The film “Crash” has demonstrated the futility of this labeling game by turning its main characters from bad guys to good guys and vice versa as the story progresses, shattering our normal thinking patterns and assumptions.

So what must be done? We need to find the most effective antidotes to the poisons of greed, hatred and delusion. We cannot run away from these three things and find shelter in a make believe world built out of our own concepts, generalizations and institutions. Neither the International Criminal Court nor the Free and Independent Nation State can provide any refuge from the three poisons. Afflicted by these three poisons we are all taking different sides and positions based on our likes and dislikes ignoring the fact that there are common enemies of mankind lurking within the shadows ready to pounce at the first opportunity. Identifying and isolating this common collective enemy is vital to our progress as human beings. Pitched battles over war crimes are being fought by those with narrow agendas like narrow nationalism, narrow religion, narrow human rights and narrow justice.
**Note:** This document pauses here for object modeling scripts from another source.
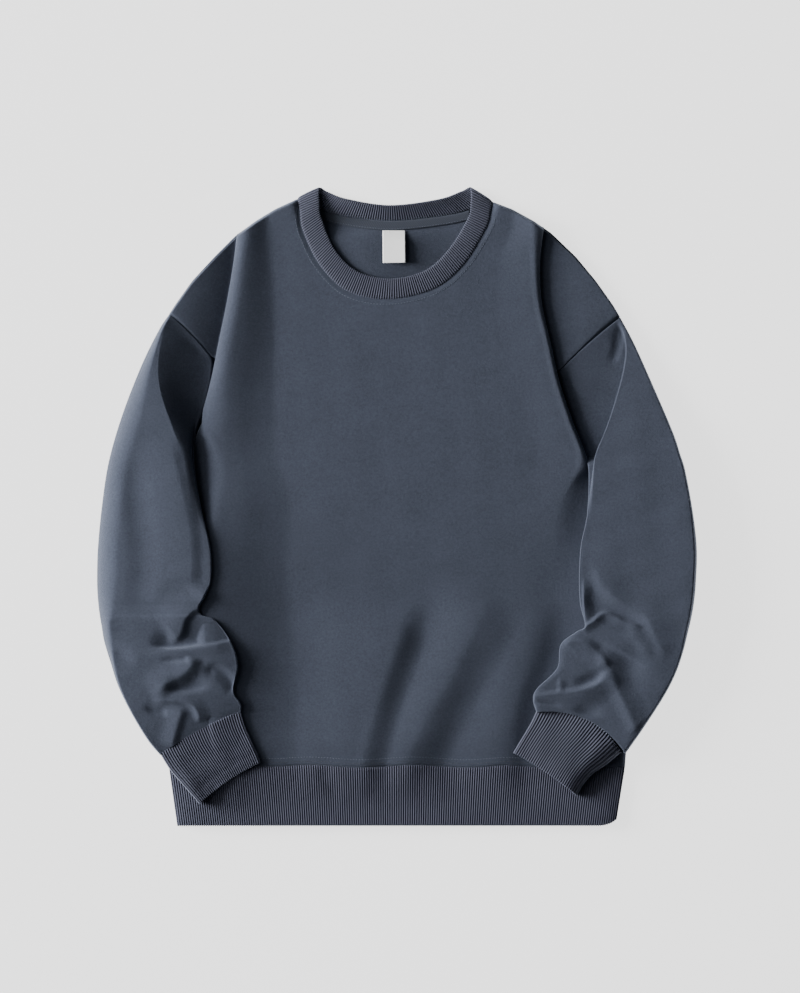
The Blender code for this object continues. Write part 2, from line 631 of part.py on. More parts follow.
def make_cuff(name, stations):
    """One cuff, a flattened ribbed tube. Its ribs run along it over the top; underneath it is flat."""
    first = stations[0]
    width = math.dist((first.outer_x, first.outer_y), (first.inner_x, first.inner_y))
    plain = round(width / CUFF_RIB_PITCH * 2 / CUFF_PLAIN_STEP)
    fine = plain * CUFF_PLAIN_STEP
    fine_shares = [k / fine for k in range(fine + 1)]
    outer = []
    inner = []
    for station in stations:
        ribbed = tube_section(station, 0.0, CUFF_ROLL, fine_shares, CUFF_UNDER)
        for k in range(1, fine):
            ribbed[k].z += RIB_RISE if k % 2 else -RIB_RISE
        outer.append(ribbed)
        inner.append(tube_section(station, RIB_CLOTH, CUFF_ROLL, fine_shares[::CUFF_PLAIN_STEP], CUFF_UNDER))
    joins = [k * CUFF_PLAIN_STEP for k in range(plain + 1)] + [fine + 1 + k for k in range(len(CUFF_UNDER))]
    return two_faced(name, outer, inner, joins, SLATE_RIB, closed=True)


def make_hem_front():
    """The front half of the hem band, ribbed on its outside."""
    spans = round(HEM_SEAM_HALF * 2 / HEM_RIB_PITCH * 2 / HEM_PLAIN_STEP)
    columns = spans * HEM_PLAIN_STEP
    lift = [RIB_CLOTH / 2 + (RIB_RISE if k % 2 else -RIB_RISE) for k in range(columns + 1)]
    outer = []
    inner = []
    for down in (0.0, 0.45, 1.0):
        y = mix(HEM_SEAM_Y - SEAM_GAP / 2, HEM_EDGE_Y, down)
        half = mix(HEM_SEAM_HALF, HEM_EDGE_HALF, down)
        across = [mix(-half, half, k / columns) for k in range(columns + 1)]
        middle = [Vector((x, y, hem_height(x, y))) for x in across]
        outer.append([point + Vector((0, 0, up)) for point, up in zip(middle, lift)])
        inner.append([point - Vector((0, 0, RIB_CLOTH / 2)) for point in middle[::HEM_PLAIN_STEP]])
    joins = range(0, columns + 1, HEM_PLAIN_STEP)
    return two_faced("hem_rib_front", outer, inner, joins, SLATE_RIB, closed=False)


def make_hem_back():
    """The back half of the hem band, flat on the surface."""
    top = HEM_SEAM_Y - SEAM_GAP / 2
    outline = [Spot(-HEM_SEAM_HALF, top), Spot(-HEM_EDGE_HALF, HEM_EDGE_Y),
               Spot(HEM_EDGE_HALF, HEM_EDGE_Y), Spot(HEM_SEAM_HALF, top)]
    return flat_piece("hem_rib_back", outline, 0.0, RIB_CLOTH, SLATE_RIB)


def make_neckband():
    """The neckband, a ribbed ring that turns over at the shoulders. Ribs are raised on the face that is up."""
    places = neck_places(NECK_LEFT, NECK_ROUND, None)[:-1]
    outer = [[], []]
    inner = [[], []]
    for column, place in enumerate(places):
        here, before, after = (neck_section(place + step) for step in (0.0, -0.04, 0.04))
        seam = Vector(here[:3])
        free = Vector(here[3:])
        ahead = Vector(after[:3]) + Vector(after[3:]) - Vector(before[:3]) - Vector(before[3:])
        normal = ahead.cross(free - seam).normalized()
        rise = RIB_RISE if column % 2 else -RIB_RISE
        outside_up = smooth((normal.z + 0.3) / 0.6)
        for row, point in enumerate((seam, free)):
            outer[row].append(point + normal * (RIB_CLOTH / 2 + rise * outside_up))
            inner[row].append(point - normal * (RIB_CLOTH / 2 + rise * (1 - outside_up)))
    for point in outer[0] + outer[1] + inner[0] + inner[1]:
        point.z = max(point.z, 0.0)
    return two_faced("neck_rib", outer, inner, range(len(places)), SLATE_RIB, closed=True)


def make_tape():
    """The tape along the back neck seam, lying on the back."""
    places = [mix(NECK_RIGHT, NECK_ROUND, share / 14) for share in range(1, 14)]
    upper = [neck_seam_spot(place, TAPE_GAP) for place in places]
    upper = [spot for spot in upper if TAPE_ENDS[0] < spot.x < TAPE_ENDS[1]]
    lower = [Spot(spot.x, spot.y - TAPE_WIDTH) for spot in reversed(upper)]
    return flat_piece("neck_tape", upper + lower, BODY_CLOTH + LAY_GAP, TAPE_CLOTH, SLATE_TAPE)


def make_label():
    """The neck label, sewn in under the tape, with its loose end a little up."""
    top_y = NECKBAND[LABEL_ROW].seam_y - TAPE_GAP - TAPE_WIDTH - LAY_GAP
    bottom = BODY_CLOTH + LAY_GAP + LABEL_CLOTH / 2
    rows = []
    for share in (0.0, 0.2, 0.45, 0.7, 1.0):
        y = top_y - LABEL_LENGTH * share
        height = bottom + LABEL_LIFT * share * share
        rows.append([Vector((LABEL_LEFT + LABEL_WIDTH * part, y, height)) for part in (0.0, 0.5, 1.0)])
    return sheet("label", rows, LABEL_CLOTH, WHITE_SATIN)


def main():
    for old in list(bpy.data.objects):
        bpy.data.objects.remove(old, do_unlink=True)
    collection = bpy.data.collections.new(OBJECT_NAME)
    bpy.context.scene.collection.children.link(collection)
    make_back()
    make_front()
    make_hem_back()
    make_hem_front()
    make_sleeve("sleeve_left", SLEEVE_LEFT)
    make_sleeve("sleeve_right", SLEEVE_RIGHT)
    make_cuff("cuff_left", CUFF_LEFT)
    make_cuff("cuff_right", CUFF_RIGHT)
    make_neckband()
    make_tape()
    make_label()


main()
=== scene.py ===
"""Crewneck sweatshirt, laid flat on its back with both sleeves folded down over the front.

The cloth, ribs, seams and stitches that show, each on the form of its solid. +X is the right of the garment
as it is looked at from above, +Y runs from the hem to the collar and +Z is up. Tables are in millimetres.
"""
import math
from collections import namedtuple

import bmesh
import bpy
import numpy as np
from mathutils import Matrix, Vector


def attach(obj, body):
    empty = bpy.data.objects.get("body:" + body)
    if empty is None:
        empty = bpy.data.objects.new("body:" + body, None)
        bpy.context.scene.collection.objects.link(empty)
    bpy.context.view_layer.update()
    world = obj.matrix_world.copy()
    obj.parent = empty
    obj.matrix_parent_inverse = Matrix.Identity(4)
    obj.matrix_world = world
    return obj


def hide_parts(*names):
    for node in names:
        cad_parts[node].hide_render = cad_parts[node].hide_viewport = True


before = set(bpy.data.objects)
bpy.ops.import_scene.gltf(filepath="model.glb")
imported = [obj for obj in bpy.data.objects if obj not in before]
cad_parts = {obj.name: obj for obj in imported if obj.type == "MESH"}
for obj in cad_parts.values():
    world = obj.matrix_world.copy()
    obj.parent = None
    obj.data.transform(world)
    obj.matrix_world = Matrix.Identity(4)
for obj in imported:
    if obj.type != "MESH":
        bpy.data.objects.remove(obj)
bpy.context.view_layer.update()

MM = 0.001

# Cloth
BODY_CLOTH = 2
RIB_CLOTH = 2.4
SHELL = 1.4                 # wall of the jersey as it is drawn here
LAY_GAP = 0.3
REST_CLEARANCE = 0.9

# Heights of the middle of the front's cloth
CHEST = 12
FLATTENED = 6.2
SHOULDER_EDGE = 2.6
NECK_WELT = 0.5             # along the neck seam
NECK_BLEND = 7              # width over which the front comes to the neckband's height
SHOULDER_FEET = (3.6, 7.4)  # left and right: the drop shoulder's height along the armhole fold,
SHOULDER_RISES = (14, 0)    # its rise from there outwards,
SHOULDER_SLOPE = 66         # and the width over which it rises
SHOULDER_ROUND = 2.6
SHOULDER_FROM = 120         # y above which the front is drop shoulder,
SHOULDER_BLEND = 40         # and the length over which it becomes one
SHOULDER_LEAN = 0.76        # distance from the shoulder's edge, as a share of the distance along y
SIDE_ROUND = 9
SIDE_FROM = 40              # y below which the front is rounded off at the side seams
SEAM_DIP = 0.5              # of the drop shoulder at the armhole seam
NARROW_RISE = 6             # outer faces up to this width are folds,
WIDE_BLEND = 16             # and those wider by this are slopes
SPREAD_FROM = 64            # y where the hidden edge leaves the foot of the fold,
SPREAD = 24                 # and the length over which it reaches its line
UNDERCUT = 5                # of the armhole folds
HEM_TOP = 9.2
HEM_PULL = 2.6
HEM_PULL_LENGTH = 30
LOWER_LEAN = 0.022          # fall of the lower front towards its right
RIGHT_LEAN = 0.00006        # and its further fall beyond the middle, times the square of the distance
FOLD_LIP = 0.8              # height of the lip along the right armhole fold

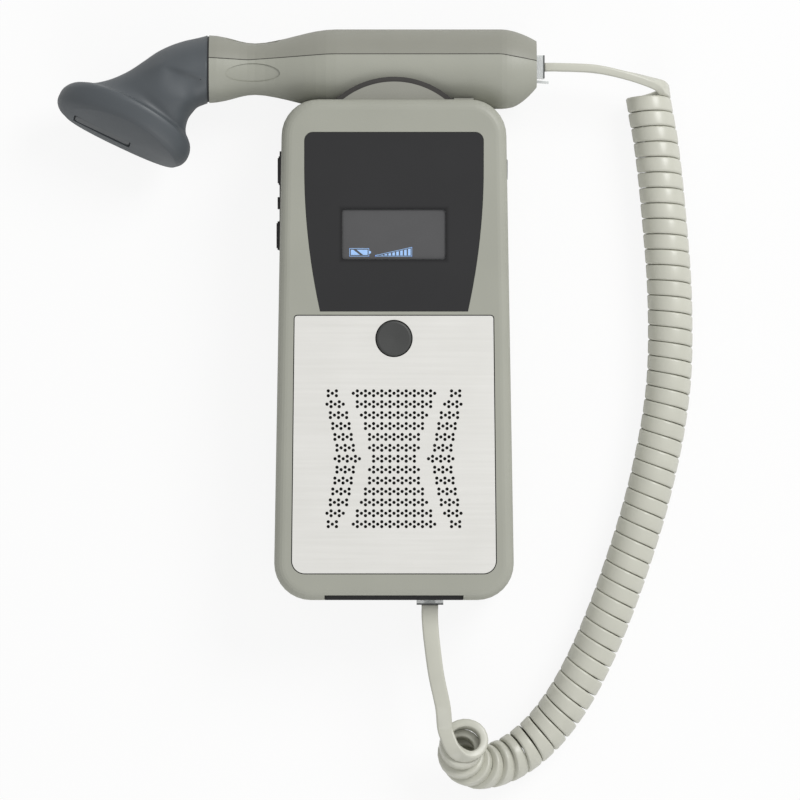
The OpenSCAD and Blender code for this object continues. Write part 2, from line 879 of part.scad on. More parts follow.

They are all equally unable to make sense of and include the views of ‘others’. Although the military battles between the Government and LTTE are over their name calling and hateful emotions keep the war alive.

One extreme form of justice – justice for the victoris sought to be ‘countered’ by another extreme form – justice for the victim. Neither by itself can satisfy the larger demands of truth and peace. Nor can we reject either of them as they are both deeply felt emotions. What is false is the belief that they are incompatible demands; and that they cannot co-exist; that we as Sri Lankans cannot integrate the moral imperatives of both within a national framework of justice and reconciliation.

We have to examine our own history. And if we are to be at peace with ourselves we must do this of our own free will. Deeply felt emotions of any one of us cannot be neglected and orphaned. The basic rule of the Age of Emotions is this: unless we respect emotions, unless we stop cultivating negative and destructive emotions – emotions will not respect us. In fact they will destroy us.